The Story
Why it exists.
The beginning
Only The Brave Street takes its name from a philosophy, not a place. Diesel built its identity on disruption, on choosing the road less comfortable because it leads somewhere more interesting. The 'Only The Brave' line has always carried that torch, and in 2018, Nelly Hachem-Ruiz was tasked with translating street-level energy into scent. The face of the campaign was Les Twins, French dancers known worldwide for their fluid, powerful movement. 'As new style hip-hop dancers, we represent street culture,' they said. 'But our art is more than just dance. When we dance, we go beyond our limits.' That ambition, the refusal to settle, became the brief. Street here isn't a setting. It's an attitude. The moment you decide to move instead of wait.

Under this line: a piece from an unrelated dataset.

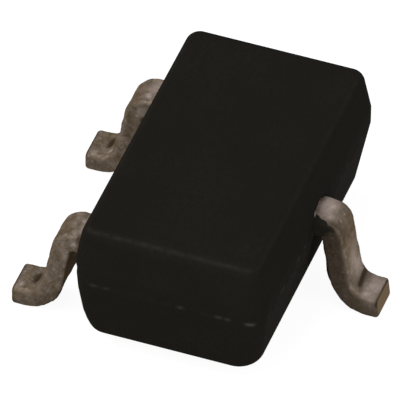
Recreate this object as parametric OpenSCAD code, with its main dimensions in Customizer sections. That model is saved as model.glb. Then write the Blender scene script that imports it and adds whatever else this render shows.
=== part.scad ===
// Three-lead surface-mount voltage reference: a moulded body of 2.1 x 1.25 mm on gull-wing leads.
// Sizes are in millimetres. X runs along the body, Y across it towards the single ground lead, Z is up.
// The origin is on the seating plane, midway between the toes of the leads.

/* [Mould body] */
// Length of the body along X
body_l = 2.10; // [1.9:0.05:2.3]
// Width of the body along Y, at the parting line
body_w = 1.25; // [1.15:0.05:1.4]
// Height of the upper mould half, from the parting line to the top face
upper_h = 0.385; // [0.36:0.005:0.5]
// Height of the lower mould half, from the underside to the parting line
lower_h = 0.475; // [0.4:0.005:0.6]
// Gap between the seating plane and the underside
standoff = 0.115; // [0.02:0.005:0.15]
// How far the sides lean in between the parting line and the top face
upper_draft = 0.040; // [0.02:0.005:0.08]
// How far the sides lean in between the parting line and the underside
lower_draft = 0.065; // [0.02:0.005:0.1]
// Corner radius seen from above, at the parting line
parting_corner_r = 0.115; // [0.05:0.005:0.15]
// Corner radius seen from above, at the top face
upper_corner_r = 0.095; // [0.09:0.005:0.2]
// Corner radius seen from above, at the underside
lower_corner_r = 0.13; // [0.09:0.005:0.2]
// Radius along the edge of the top face
upper_edge_r = 0.085; // [0.02:0.005:0.085]
// Radius along the edge of the underside
lower_edge_r = 0.070; // [0.02:0.005:0.085]
// Height of the upright band above the parting line, level with the lead frame's strip
upper_land = 0.095; // [0.02:0.005:0.12]
// Height of the upright band below the parting line
lower_land = 0.018; // [0.004:0.002:0.04]
// How far the body sits off the middle of the lead frame, towards the ground lead
body_shift = 0.020; // [0:0.005:0.04]

/* [Leads] */
// Width of a lead outside the body
lead_w = 0.255; // [0.18:0.005:0.3]
// Thickness of the lead frame strip
strip_t = 0.130; // [0.1:0.005:0.15]
// Distance between the input lead and the output lead
lead_pitch = 1.30; // [1.2:0.05:1.4]
// Height of the strip's upper face above the parting line
strip_rise = 0.090; // [0.06:0.005:0.12]
// Straight run of the ground lead between the body and its upper bend
shoulder = 0.027; // [0.02:0.001:0.1]
// Inside radius of the upper bend
upper_bend_r = 0.026; // [0.015:0.001:0.06]
// Inside radius of the lower bend
lower_bend_r = 0.125; // [0.05:0.005:0.14]
// Lean of the leg away from vertical, in degrees
leg_lean = 10; // [4:0.5:15]
// Flat length of the foot, from the lower bend to the toe
foot_l = 0.065; // [0.05:0.005:0.2]

/* [Lead frame inside the body] */
// Length of the die pad along X
pad_l = 0.88; // [0.8:0.02:0.94]
// Resin between the body's near side and the die pad
pad_setback = 0.36; // [0.3:0.01:0.4]
// Width of the die pad along Y
pad_w = 0.56; // [0.54:0.02:0.66]
// Resin between the body's parting line and the outer edge of a wire post
post_wall = 0.13; // [0.1:0.01:0.16]
// Gap between the die pad and a wire post
frame_gap = 0.12; // [0.08:0.01:0.14]
// Resin between the body's side and the near edge of a wire post
post_setback = 0.14; // [0.1:0.01:0.18]
// Length of a wire post along Y
post_l = 0.34; // [0.3:0.01:0.4]
// Diameter of the resin lock hole in each wire post
lock_hole_d = 0.10; // [0.06:0.01:0.12]
// Distance of a lock hole's centre from the near edge of its post
lock_hole_setback = 0.10; // [0.08:0.01:0.12]
// Radius of the resin lock notches in the neck of the ground lead
lock_notch_r = 0.035; // [0.02:0.005:0.05]

/* [Die] */
// Length of the die along X
die_l = 0.54; // [0.5:0.02:0.6]
// Width of the die along Y
die_w = 0.44; // [0.4:0.02:0.5]
// Thickness of the die
die_t = 0.11; // [0.08:0.01:0.13]
// Thickness of the adhesive under the die
attach_t = 0.015; // [0.01:0.005:0.02]
// Width of the adhesive fillet that shows around the die
attach_border = 0.025; // [0.015:0.005:0.04]

/* [Bond wires] */
// Diameter of a bond wire
wire_d = 0.025; // [0.02:0.001:0.03]
// Diameter of the squashed ball at the die end
ball_d = 0.06; // [0.05:0.005:0.07]
// Height of the squashed ball
ball_h = 0.016; // [0.012:0.001:0.02]
// Diameter of the stitch at the lead end
stitch_d = 0.05; // [0.04:0.005:0.06]
// Thickness of the stitch
stitch_h = 0.008; // [0.006:0.001:0.012]
// Height of the top of a wire loop above the die
loop_h = 0.09; // [0.07:0.005:0.1]
// Distance of a ball's centre from the die's edges
ball_inset = 0.08; // [0.06:0.005:0.1]
// Distance of a stitch's centre from the end of its post
stitch_inset = 0.08; // [0.05:0.01:0.1]

/* [Hidden] */
$fn = 64;
// Sides of the section that is swept along a bond wire, and the steps along it
wire_sides = 8;
wire_steps = 18;
// Facets on a rounded corner of the body
corner_fn = 32;
// Joined pieces and cuts run this far past the faces that they cross
over = 0.05;

// Heights
parting_z = standoff + lower_h;
strip_top_z = parting_z + strip_rise;
strip_mid_z = strip_top_z - strip_t;
attach_top_z = strip_top_z + attach_t;
die_top_z = attach_top_z + die_t;

// Sides of the body along Y: the ground lead leaves the far one, the other two leads the near one
far_side_y = body_shift + body_w / 2;
near_side_y = body_shift - body_w / 2;

// The gull wing in the Y-Z plane, measured outwards from the middle of the lead frame
upper_outer_r = upper_bend_r + strip_t;
lower_outer_r = lower_bend_r + strip_t;
upper_centre = [far_side_y + shoulder, strip_top_z - upper_outer_r];
leg_drop = upper_centre[1] - lower_outer_r + (upper_outer_r + lower_bend_r) * sin(leg_lean);
leg_l = leg_drop / cos(leg_lean);
leg_run = (upper_outer_r + lower_bend_r) * cos(leg_lean) + leg_l * sin(leg_lean);
lower_centre = [upper_centre[0] + leg_run, lower_outer_r];
toe_y = lower_centre[0] + foot_l;
wing_start_y = upper_centre[0] - upper_outer_r;

// Plan of the lead frame inside the body
pad_y = near_side_y + pad_setback + pad_w / 2;
post_outer_x = body_l / 2 - post_wall;
post_inner_x = pad_l / 2 + frame_gap;
post_w = post_outer_x - post_inner_x;
post_start_y = near_side_y + post_setback;
post_end_y = post_start_y + post_l;
neck_start_y = pad_y + pad_w / 2;
neck_mid_y = (neck_start_y + far_side_y) / 2;

// Ends of the bond wires, as points in plan
ball_x = die_l / 2 - ball_inset;
ball_y = die_w / 2 - ball_inset;
post_mid_x = (post_inner_x + post_outer_x) / 2;
post_bond = [post_mid_x, post_end_y - stitch_inset];
pad_bond_x = (die_l / 2 + attach_border + pad_l / 2) / 2;

// A disc for one corner of a mould half: the upper edge of its rim is rounded.
module corner_disc(r, edge_r) {
    rotate_extrude($fn = corner_fn) {
        square([r - edge_r, edge_r]);
        intersection() {
            translate([r - edge_r, 0]) circle(edge_r, $fn = corner_fn);
            square([r, edge_r]);
        }
    }
}

// A mould half above z = 0: an upright band at the parting line, drawn in to a rounded face.
module mould_half(h, draft, land, corner_r, edge_r) {
    land_x = body_l / 2 - parting_corner_r;
    land_y = body_w / 2 - parting_corner_r;
    face_x = body_l / 2 - draft - corner_r;
    face_y = body_w / 2 - draft - corner_r;
    hull() {
        for (sx = [-1, 1], sy = [-1, 1]) {
            translate([sx * land_x, sy * land_y, 0])
                cylinder(r = parting_corner_r, h = land, $fn = corner_fn);
            translate([sx * face_x, sy * face_y, h - edge_r]) corner_disc(corner_r, edge_r);
        }
    }
}

// All that lies below one face of the gull wing, in the Y-Z plane: the outer face has a depth of 0,
// and the inner face lies a depth of one strip thickness under it.
module under_wing(depth, beyond) {
    upper_r = upper_outer_r - depth;
    lower_r = lower_bend_r + depth;
    leg_out = [cos(leg_lean), sin(leg_lean)];
    difference() {
        union() {
            polygon([
                [wing_start_y - beyond, strip_top_z - depth],
                [upper_centre[0], strip_top_z - depth],
                upper_centre + upper_r * leg_out,
                lower_centre - lower_r * leg_out,
                lower_centre,
                [lower_centre[0], strip_t - depth],
                [toe_y + beyond, strip_t - depth],
                [toe_y + beyond, -over - beyond],
                [wing_start_y - beyond, -over - beyond]
            ]);
            translate(upper_centre) circle(upper_r);
        }
        translate(lower_centre) circle(lower_r);
    }
}

// A lead outside the body: shoulder, upper bend, leg, lower bend and foot, out to +Y.
module gull_wing() {
    translate([-lead_w / 2, 0, 0])
        rotate([90, 0, 90])
            linear_extrude(lead_w)
                difference() {
                    under_wing(0, 0);
                    under_wing(strip_t, over);
                }
}

// The strip between the body's near side and a wire post, and the post with its resin lock hole.
module signal_lead(side) {
    lead_x = side * lead_pitch / 2;
    translate([lead_x, 0, 0]) mirror([0, 1, 0]) gull_wing();
    translate([0, 0, strip_mid_z]) {
        linear_extrude(strip_t) {
            translate([lead_x - lead_w / 2, -far_side_y])
                square([lead_w, post_start_y + far_side_y + over]);
            difference() {
                translate([side * post_mid_x - post_w / 2, post_start_y]) square([post_w, post_l]);
                translate([side * post_mid_x, post_start_y + lock_hole_setback])
                    circle(d = lock_hole_d);
            }
        }
    }
}

module lead_in() {
    color("silver") signal_lead(-1);
}

module lead_out() {
    color("silver") signal_lead(1);
}

// The ground lead and the die pad are one stamping. Two notches in the neck lock it into the resin.
module lead_ground() {
    color("silver") {
        gull_wing();
        translate([0, 0, strip_mid_z])
            linear_extrude(strip_t)
                difference() {
                    union() {
                        translate([-pad_l / 2, pad_y - pad_w / 2]) square([pad_l, pad_w]);
                        translate([-lead_w / 2, pad_y]) square([lead_w, far_side_y - pad_y]);
                    }
                    for (side = [-1, 1])
                        translate([side * lead_w / 2, neck_mid_y]) circle(lock_notch_r);
                }
    }
}

module die_attach() {
    color("gray")
        translate([0, pad_y, strip_top_z + attach_t / 2])
            cube([die_l + 2 * attach_border, die_w + 2 * attach_border, attach_t], center = true);
}

module die() {
    color("slategray")
        translate([0, pad_y, attach_top_z + die_t / 2]) cube([die_l, die_w, die_t], center = true);
}

// A squashed ball: a disc whose rim is a half circle.
module ball_bond() {
    rotate_extrude() {
        square([(ball_d - ball_h) / 2, ball_h]);
        intersection() {
            translate([(ball_d - ball_h) / 2, ball_h / 2]) circle(ball_h / 2);
            square([ball_d / 2, ball_h]);
        }
    }
}

// Points and directions along a cubic curve with four control points.
function curve_point(p, t) =
    p[0] * pow(1 - t, 3) + 3 * p[1] * t * pow(1 - t, 2) + 3 * p[2] * t * t * (1 - t) + p[3] * pow(t, 3);
function curve_slope(p, t) =
    (p[1] - p[0]) * pow(1 - t, 2) + 2 * (p[2] - p[1]) * t * (1 - t) + (p[3] - p[2]) * t * t;
function unit(v) = v / norm(v);

// A round wire along a cubic curve in the X-Z plane: a ring of points at each step, square to the curve.
module swept_wire(p) {
    rings = [
        for (k = [0:wire_steps])
            let (t = k / wire_steps, c = curve_point(p, t), d = unit(curve_slope(p, t)))
                for (s = [0:wire_sides - 1])
                    let (a = 360 * s / wire_sides, u = wire_d / 2 * cos(a), v = wire_d / 2 * sin(a))
                        [c[0] + d[1] * u, v, c[1] - d[0] * u]
    ];
    sides = [
        for (k = [0:wire_steps - 1], s = [0:wire_sides - 1])
            let (n = (s + 1) % wire_sides, a = k * wire_sides)
                [a + s, a + wire_sides + s, a + wire_sides + n, a + n]
    ];
    first = [for (s = [0:wire_sides - 1]) s];
    last = [for (s = [wire_sides - 1:-1:0]) wire_steps * wire_sides + s];
    polyhedron(rings, concat(sides, [first], [last]), convexity = 4);
}

// A bond wire from a ball on the die to a stitch on the lead frame, both given in plan.
module bond_wire(from, to) {
    span = norm(to - from);
    heading = atan2(to[1] - from[1], to[0] - from[0]);
    base_z = die_top_z + ball_h - wire_d / 4;
    peak_z = die_top_z + loop_h - wire_d / 2;
    land_z = strip_top_z + wire_d / 2;
    // With its two middle control points at this height the curve's top comes near peak_z
    lift_z = base_z + (peak_z - base_z) * 1.5;
    color("gold") {
        translate([from[0], from[1], die_top_z]) ball_bond();
        translate([from[0], from[1], 0])
            rotate([0, 0, heading])
                swept_wire([[0, base_z], [0, lift_z], [span / 3, lift_z], [span, land_z]]);
        translate([to[0], to[1], strip_top_z]) cylinder(d = stitch_d, h = stitch_h);
    }
}

module wire_in() {
    bond_wire([-ball_x, pad_y - ball_y], [-post_bond[0], post_bond[1]]);
}

module wire_out() {
    bond_wire([ball_x, pad_y - ball_y], post_bond);
}

module wire_ground() {
    bond_wire([ball_x, pad_y + ball_y], [pad_bond_x, pad_y + ball_y]);
}

// The resin body: two drafted halves that meet at the parting line, cast around all that lies inside.
module mould_body() {
    color([0.12, 0.11, 0.10])
        difference() {
            translate([0, body_shift, parting_z]) {
                mould_half(upper_h, upper_draft, upper_land, upper_corner_r, upper_edge_r);
                mirror([0, 0, 1])
                    mould_half(lower_h, lower_draft, lower_land, lower_corner_r, lower_edge_r);
            }
            lead_in();
            lead_out();
            lead_ground();
            die_attach();
            die();
            wire_in();
            wire_out();
            wire_ground();
        }
}

mould_body();
lead_in();
lead_out();
lead_ground();
die_attach();
die();
wire_in();
wire_out();
wire_ground();
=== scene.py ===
import math
from types import SimpleNamespace

import bpy
import numpy as np
from mathutils import Matrix, Vector


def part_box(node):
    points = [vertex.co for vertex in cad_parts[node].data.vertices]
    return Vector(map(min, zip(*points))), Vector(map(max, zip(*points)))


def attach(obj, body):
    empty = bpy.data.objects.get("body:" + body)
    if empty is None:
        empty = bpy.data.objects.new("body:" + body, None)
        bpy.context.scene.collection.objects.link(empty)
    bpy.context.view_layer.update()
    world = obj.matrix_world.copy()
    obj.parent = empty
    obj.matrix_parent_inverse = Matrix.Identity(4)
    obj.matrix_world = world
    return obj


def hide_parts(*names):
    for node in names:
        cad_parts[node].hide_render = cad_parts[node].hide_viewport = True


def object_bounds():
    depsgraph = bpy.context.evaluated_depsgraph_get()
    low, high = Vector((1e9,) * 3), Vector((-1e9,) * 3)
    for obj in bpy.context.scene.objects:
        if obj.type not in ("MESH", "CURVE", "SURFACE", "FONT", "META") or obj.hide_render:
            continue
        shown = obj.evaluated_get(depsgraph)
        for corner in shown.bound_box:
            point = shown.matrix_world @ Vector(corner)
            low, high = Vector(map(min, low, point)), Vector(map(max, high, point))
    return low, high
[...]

What makes Only The Brave Street interesting is its structural tension. The top is all clarity: bergamot, apple, basil, fresh, green, aromatic. You'd expect the composition to stay there, in that bright opening. But the heart flips the script. Licorice is the pivot point, sweet, slightly bitter, almost medicinal in its intensity. Cardamom adds warmth that reads almost like incense. The combination is unusual for a fragrance that opens this cleanly. Most compositions let their heart notes echo the opening's mood. This one contradicts it. That deliberate dissonance is what gives the fragrance its character, the sense that something unexpected is always about to happen.
The evolution
The opening arrives fast. Bergamot and basil hit bright, the apple reads synthetic-juicy in a way that feels modern rather than natural. There's green here, but it's crushed basil green, not lawn green. Within ten minutes, the heart takes over. Licorice announces itself without apology, sweet, anise-adjacent, slightly bitter. Some people hit a wall here. The shift from fresh to sweet-bitter is abrupt. Cardamom follows, bringing warmth that stabilizes the licorice into something more wearable. The aquatic notes add texture without reading as pool water. Three hours in, the drydown softens everything. Vanilla emerges as a quiet sweetness, and cedarwood and vetiver take over the base, dry, woody, slightly smoky. The bergamot that opened the fragrance is long gone. What remains is warmer, closer to the skin. On fabric, expect five hours. The vanilla-cedar drydown is where this fragrance settles into itself and becomes something worth wearing again.
Cultural impact
Diesel has built its fragrance identity on boldness over convention. Only The Brave Street extends that into a fresher register, urban energy without the heaviness. The campaign featuring Les Twins tied the fragrance to street culture and movement, reinforcing the brand's refusal to stay still.